Lrn
=================

执行局部响应归一化 (Local Response Normalization)。

.. math::

    \text{output}_{i,j} = \text{input}_{i,j} \times \left( \text{bias} + \alpha \sum_{k=\max(0, j-d)}^{\min(C-1, j+d)} (\text{input}_{i,k})^2 \right)^{-\beta}

其中，i 遍历每个 out_size 维度，j 表示当前通道，d 是 depth_radius，C 是总通道数 channel， :math:\alpha 和 :math:\beta 是缩放因子。

输入：
    - **input** - 输入张量数据地址，其逻辑布局为 (out_size, channel)。
    - **out_size** - 空间/批处理维度的乘积 (例如 N*H*W)。
    - **channel** - 通道数 (C)。
    - **depth_radius** - 归一化窗口的半径。
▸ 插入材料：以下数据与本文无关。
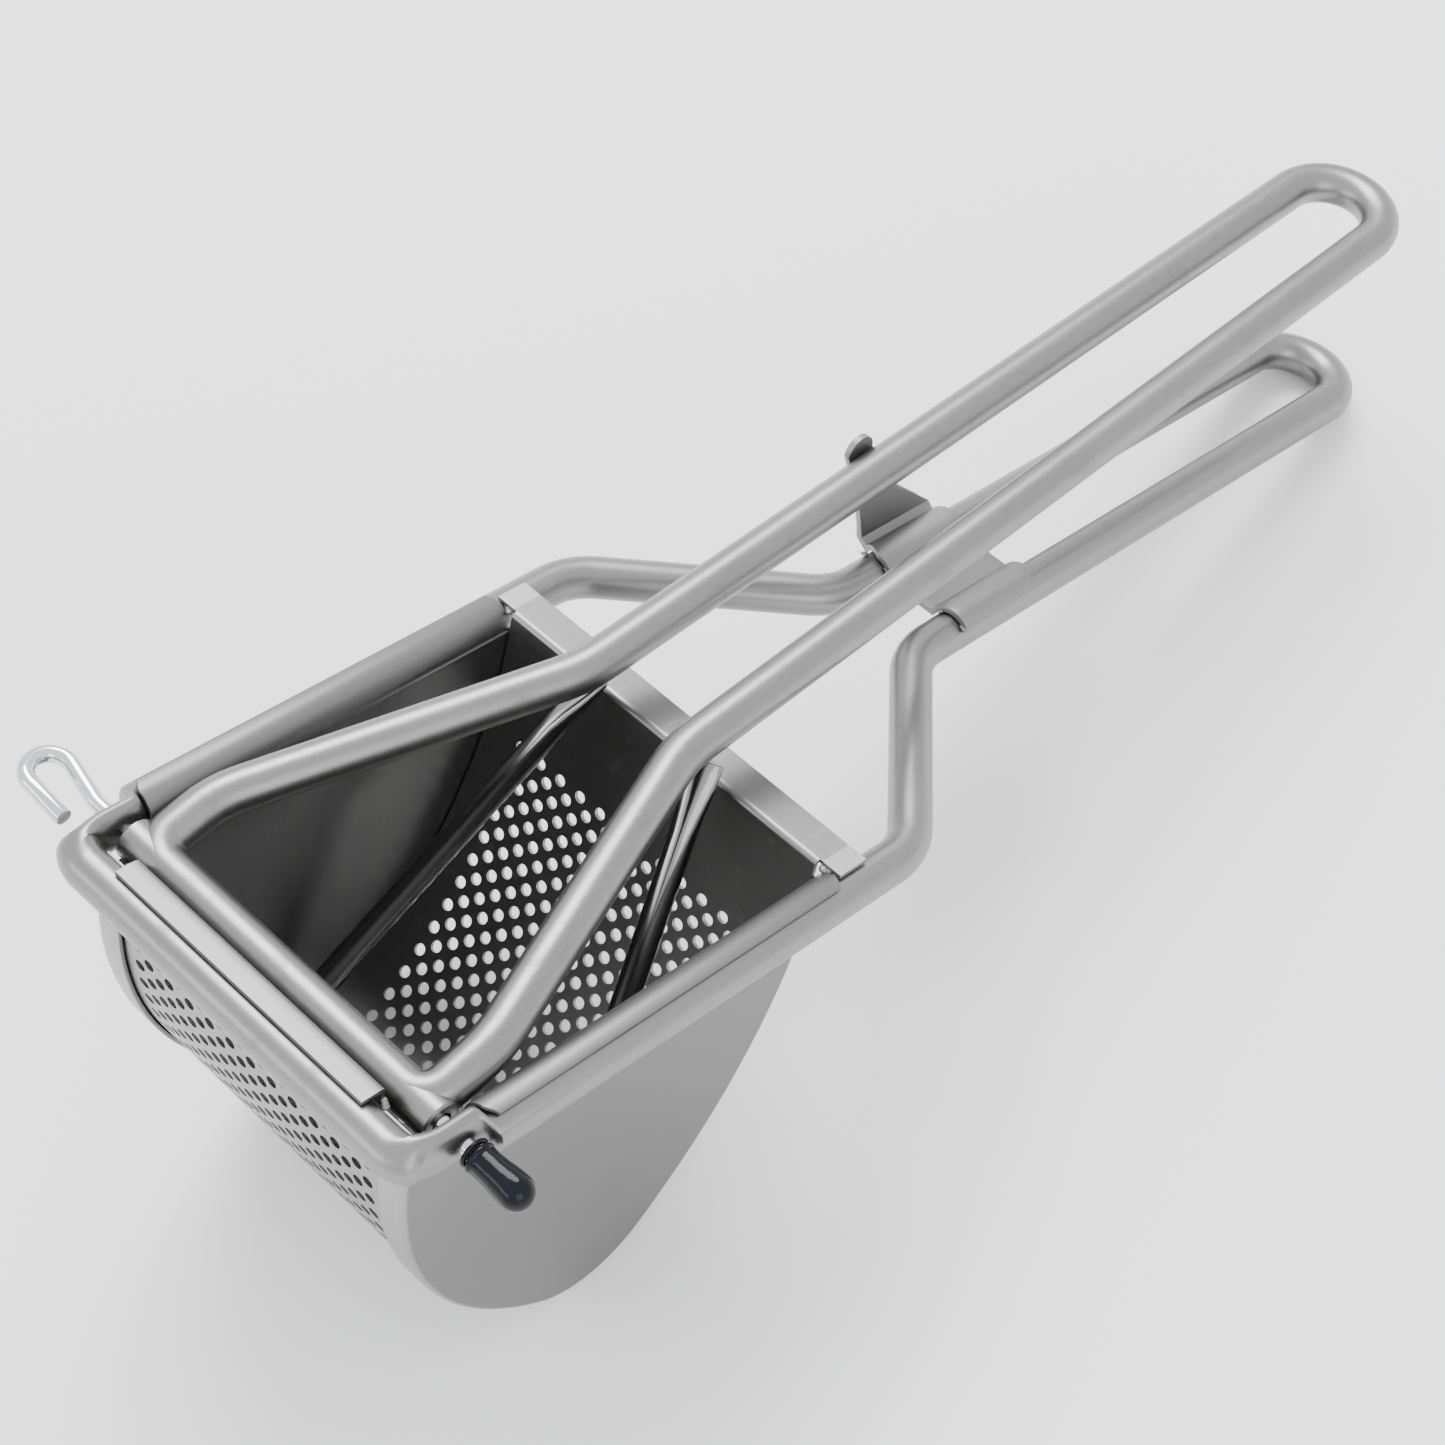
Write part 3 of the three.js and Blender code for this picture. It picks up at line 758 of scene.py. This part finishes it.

总的窗口大小为 2 * depth_radius + 1。
    - **alpha** - 缩放因子 :math:\alpha。
    - **beta** - 指数 :math:\beta。
    - **bias** - 偏置项。
    - **core_mask** - 核掩码（仅共享存储版本需要）。

输出：
    - **Output** - 计算结果地址。

支持平台：
    ``FT78NE``
    ``MT7004``

.. note::
    - FT78NE 支持fp32
    - MT7004 支持fp16, fp32

**共享存储版本:**

.. c:function:: void hp_lrn_s(half* input, half* output, int out_size, int channel, int depth_radius, float alpha, float beta, float bias, int core_mask)
.. c:function:: void fp_lrn_s(float* input, float* output, int out_size, int channel, int depth_radius, float alpha, float beta, float bias, int core_mask)

**C调用示例：**

.. code-block:: c
    :linenos:
    :emphasize-lines: 14

    //FT78NE示例
    #include <stdio.h>
    #include <lrn.h> // 假设头文件名为 lrn.h
    int main(int argc, char* argv[]) {
        float *input = (float *)0xA0000000;   //input在DDR空间
        float *output = (float *)0xC0000000;
        int out_size = 256; // 例如 N*H*W
        int channel = 96;
        int depth_radius = 5;
        float alpha = 0.0001f;
        float beta = 0.75f;
        float bias = 1.0f;
        int core_mask = 0xff;
        fp_lrn_s(input, output, out_size, channel, depth_radius, alpha, beta, bias, core_mask);
        return 0;
    }

**私有存储版本:**

.. c:function:: void hp_lrn_p(half* input, half* output, int out_size, int channel, int depth_radius, float alpha, float beta, float bias)
.. c:function:: void fp_lrn_p(float* input, float* output, int out_size, int channel, int depth_radius, float alpha, float beta, float bias)

    
**C调用示例：**

.. code-block:: c
    :linenos:
    :emphasize-lines: 13

    //FT78NE示例
    #include <stdio.h>
    #include <lrn.h> // 假设头文件名为 lrn.h
    int main(int argc, char* argv[]) {
        float *input = (float *)0x10000000;   //input在L2空间
        float *output = (float *)0x10010000;
        int out_size = 256; // 例如 N*H*W
        int channel = 96;
        int depth_radius = 5;
        float alpha = 0.0001f;
        float beta = 0.75f;
        float bias = 1.0f;
        fp_lrn_p(input, output, out_size, channel, depth_radius, alpha, beta, bias);
        return 0;
    }